Dentro del complejo y prolijo sistema tributario español, hay una serie de grandes impuestos que son conocidos por todos debido a su gran capacidad recaudatoria, como es el caso del IRPF, el Impuesto de Sociedades o el IVA, cuya competencia es estatal, pero, por desgracia, la presión fiscal a la que son sometidos los contribuyentes aumenta de forma muy sustancial cuando se suman los impuestos autonómicos y locales. Y si buena parte de la campaña electoral en las pasadas generales se centró en la política tributaria que proponían los distintos partidos, ahora que arranca la campaña de cara a los comicios regionales y municipales del próximo 26 de mayo, los impuestos deberían ocupar, igualmente, un espacio importante dentro del debate político.
A nivel local, cinco son las figuras que componen la estructura tributaria: el Impuesto de Bienes Inmuebles (IBI), el de Actividades Económicas (IAE), el de Vehículos de Tracción Mecánica (IVTM), el de Construcciones, Instalaciones y Obras (ICIO) y el de plusvalías. Aportan el 42% de los ingresos que manejan los ayuntamientos, siendo el IBI el que más recauda, con más del 28% del total. En Libertad Digital nos hemos propuesto analizar en detalle cada uno de estos impuestos a través de un serial que concluirá antes de la celebración de las elecciones para que los contribuyentes tengan pleno conocimiento de las cargas a las que están sometidos, en contraprestación a los servicios que, en teoría, deberían recibir de sus ayuntamientos.
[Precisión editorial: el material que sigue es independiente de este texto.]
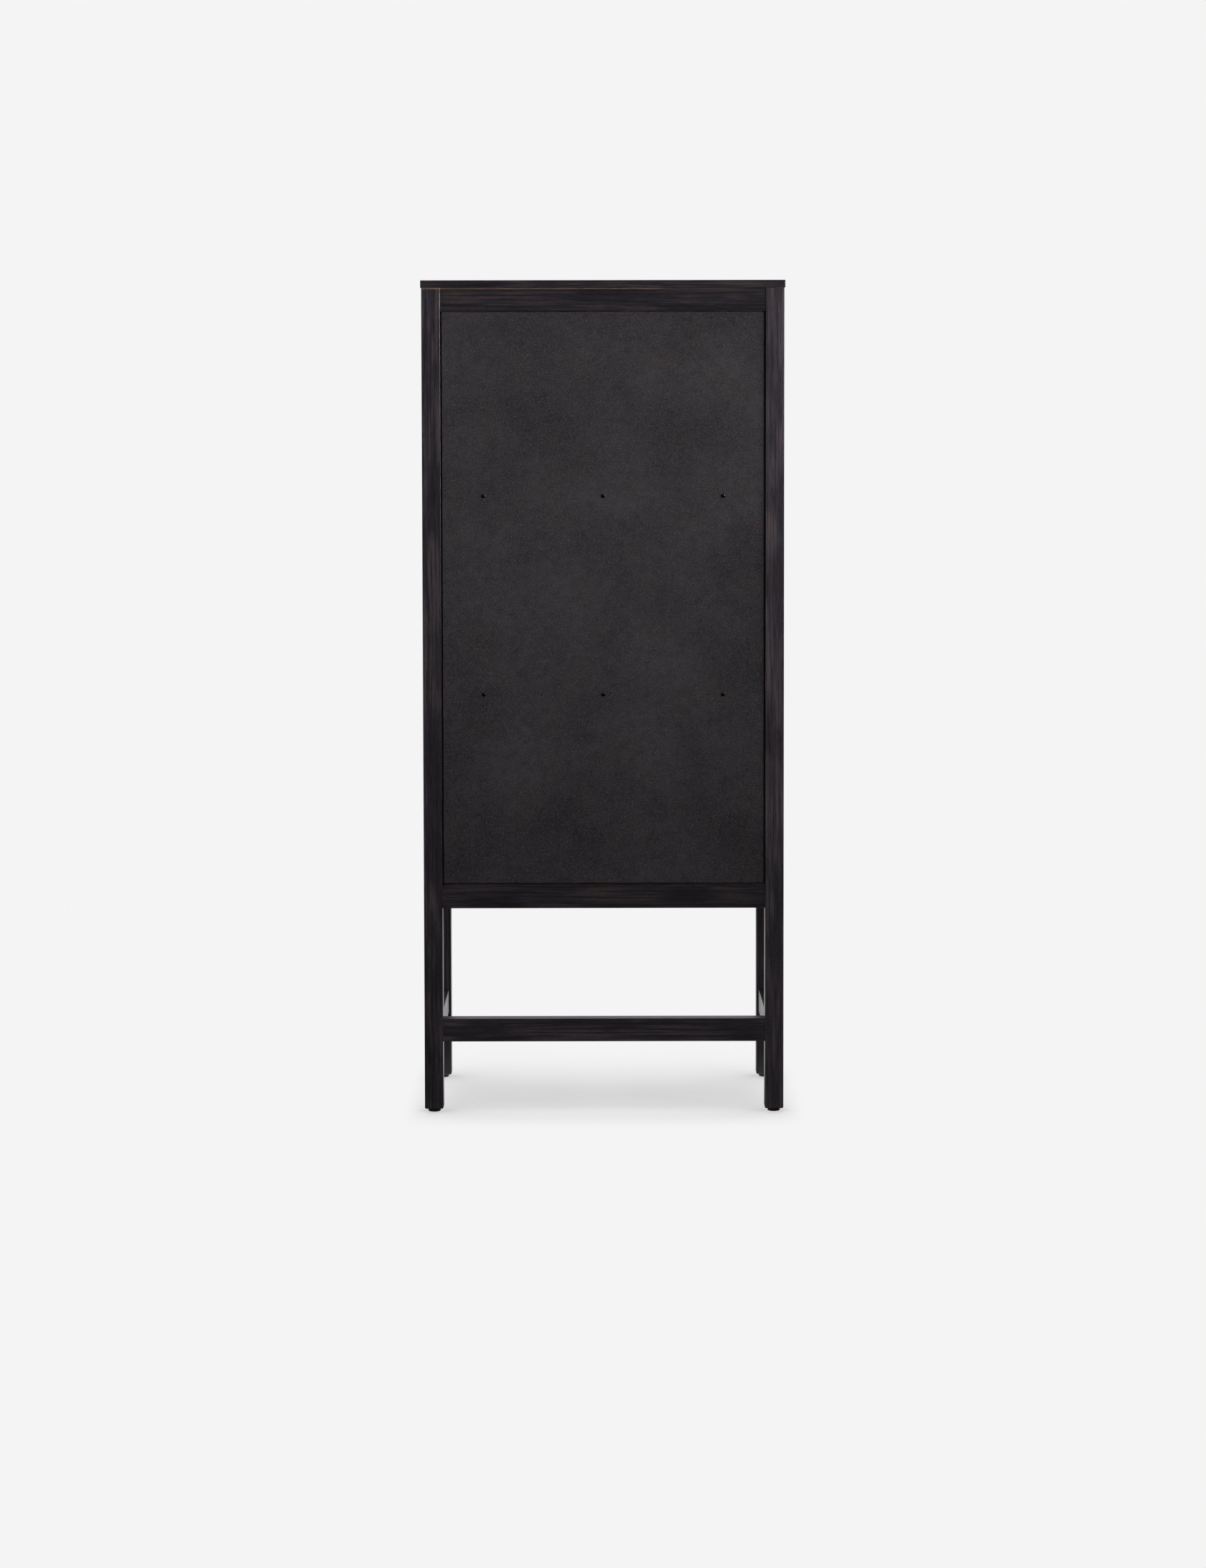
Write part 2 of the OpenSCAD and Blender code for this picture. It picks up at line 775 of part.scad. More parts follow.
for (r = [0 : rows - 1], c = [0 : columns - 1]) {
    name = str(row_names[r], "_", column_names[c], "_drawer");
    placed() drawer(c, r);
    placed() drawer_pull(c, r);
}
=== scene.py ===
"""The looks of a tall, black-stained apothecary cabinet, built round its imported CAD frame.

Metres throughout, +Z up. The drawers and the glazed doors face -Y, the screwed back faces +Y.
"""
import json
import math
import random
from functools import partial

import bmesh
import bpy
from mathutils import Matrix, Vector

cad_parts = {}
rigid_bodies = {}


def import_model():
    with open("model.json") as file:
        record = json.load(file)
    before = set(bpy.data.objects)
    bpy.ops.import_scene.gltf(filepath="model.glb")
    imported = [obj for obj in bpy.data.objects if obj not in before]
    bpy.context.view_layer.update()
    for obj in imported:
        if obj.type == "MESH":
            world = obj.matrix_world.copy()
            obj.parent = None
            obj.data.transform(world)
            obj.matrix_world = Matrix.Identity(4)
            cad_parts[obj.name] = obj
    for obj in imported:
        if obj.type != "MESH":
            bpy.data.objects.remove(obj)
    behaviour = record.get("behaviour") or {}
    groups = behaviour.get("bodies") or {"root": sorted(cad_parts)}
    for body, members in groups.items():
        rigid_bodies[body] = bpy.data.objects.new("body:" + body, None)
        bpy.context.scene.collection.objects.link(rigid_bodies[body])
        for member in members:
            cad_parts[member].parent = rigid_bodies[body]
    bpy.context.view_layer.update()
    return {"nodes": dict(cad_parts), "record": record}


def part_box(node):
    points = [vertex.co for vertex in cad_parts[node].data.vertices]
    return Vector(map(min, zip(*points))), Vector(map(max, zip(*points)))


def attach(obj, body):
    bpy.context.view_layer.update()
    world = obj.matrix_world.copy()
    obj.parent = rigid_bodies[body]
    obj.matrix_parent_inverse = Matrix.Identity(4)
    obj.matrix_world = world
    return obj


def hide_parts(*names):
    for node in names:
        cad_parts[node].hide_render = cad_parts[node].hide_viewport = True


for leftover in list(bpy.data.objects):
    bpy.data.objects.remove(leftover)
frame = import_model()

MM = 0.001
NODE_BODY = {node: body
             for body, nodes in frame["record"]["behaviour"]["bodies"].items() for node in nodes}
NODE_SLOT = {part["node"]: part["material_slot"] for part in frame["record"]["subparts"]}
DRAWERS = [f"{row}_{column}_drawer"
           for row in ("bottom", "middle", "top") for column in ("left", "centre", "right")]

post_low, post_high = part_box("rear_left_post")
REAR_Y = post_high.y                 # rear faces of the posts
TOP_Z = post_high.z                  # underside of the top board


# ---------------------------------------------------------------- camera

def make_camera():
    """Straight behind the cabinet and a little above its middle, through a long lens."""
    distance, height, aside = 7.4844, 1.5241, 0.0072
    pitch, yaw, roll = 0.0566872, -0.00085538, -0.00168049
    focal_share, lowered = 2.09609, 0.0951      # as shares of the frame's long side
    forward = Vector((math.sin(yaw) * math.cos(pitch), -math.cos(yaw) * math.cos(pitch),
                      -math.sin(pitch)))
    right = forward.cross((0, 0, 1)).normalized()
    up = right.cross(forward)
    across = right * math.cos(roll) + up * math.sin(roll)
    upright = up * math.cos(roll) - right * math.sin(roll)
    data = bpy.data.cameras.new("studio_camera")
    data.sensor_width = 36
    data.lens = focal_share * data.sensor_width
    data.shift_y = -lowered
    data.clip_end = 300
    camera = bpy.data.objects.new("studio_camera", data)
    turned = Matrix((across, upright, -forward)).transposed()
    camera.matrix_world = (Matrix.Translation((aside, REAR_Y + distance, height))
                           @ turned.to_4x4())
    bpy.context.scene.collection.objects.link(camera)
    bpy.context.scene.camera = camera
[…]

Y algunas de las conclusiones que arroja dicho análisis es que la naturaleza y el coste de dichos tributos es injusto y abusivo, al tiempo que genera una elevada inseguridad jurídica. El famoso IBI, por ejemplo, es el único impuesto de España cuya recaudación, lejos de caer, se ha disparado durante la crisis, ya que los ayuntamientos no solo han subido los tipos, sino que han revisado al alza los valores catastrales de los inmuebles, aprovechándose de que sus titulares están atados de pies y manos. Las subidas aplicadas por algunos consistorios durante los últimos años son, simple y llanamente, escandalosas, llegando incluso a multiplicarse varias veces la cuantía final. Y algo similar sucede con el IAE, que grava la apertura y establecimiento de negocios, o el impuesto de matriculación bajo la burda excusa de la contaminación ambiental.
Aunque uno de los mayores escándalos es, sin duda, el relativo al impuesto de plusvalías, que grava la compraventa de casas aún en el caso de que la transacción comporte pérdidas para el vendedor, lo cual ya es surrealista. Hasta tal punto llega el atropello que el Tribunal Constitucional tumbó la posibilidad de que se cobrara en caso de que la venta comporte minusvalías. Sin embargo, pese a ello, los ayuntamientos han optado por hacer oídos sordos a la espera de que el Estado les compense de algún modo, con lo que, por el momento, siguen cobrando dicho tributo sin haber hecho frente a las correspondientes compensaciones. La cuestión es que, con independencia de cómo se resuelva el asunto, este impuesto debería desaparecer, puesto que consiste en gravar por tercera o cuarta vez un activo, la vivienda, cuya compra y mantenimiento ya implica una alta carga fiscal.
Dado el elevado coste que se derivan de estos impuestos, la única reflexión que cabe hacerse es si están justificados a la vista de los servicios que prestan los ayuntamientos. Y todo apunta a que la respuesta es no. Los municipios se han extendido en sus competencias al desarrollar políticas que no les corresponden, asumiendo así un gasto innecesario e inútil, cuyo único fin es el de comprar votos. Las funciones de los ayuntamientos debería centrarse en la gestión del urbanismo, el tráfico y las infraestructuras de la ciudad, y tales competencias podrían ser financiadas mediante el cobro de tasas. Tanto la tributación como los gastos locales deberían reformarse en profundidad para ofrecer a los contribuyentes el mejor servicio al menor coste posible, cosa que, hoy por hoy, no sucede.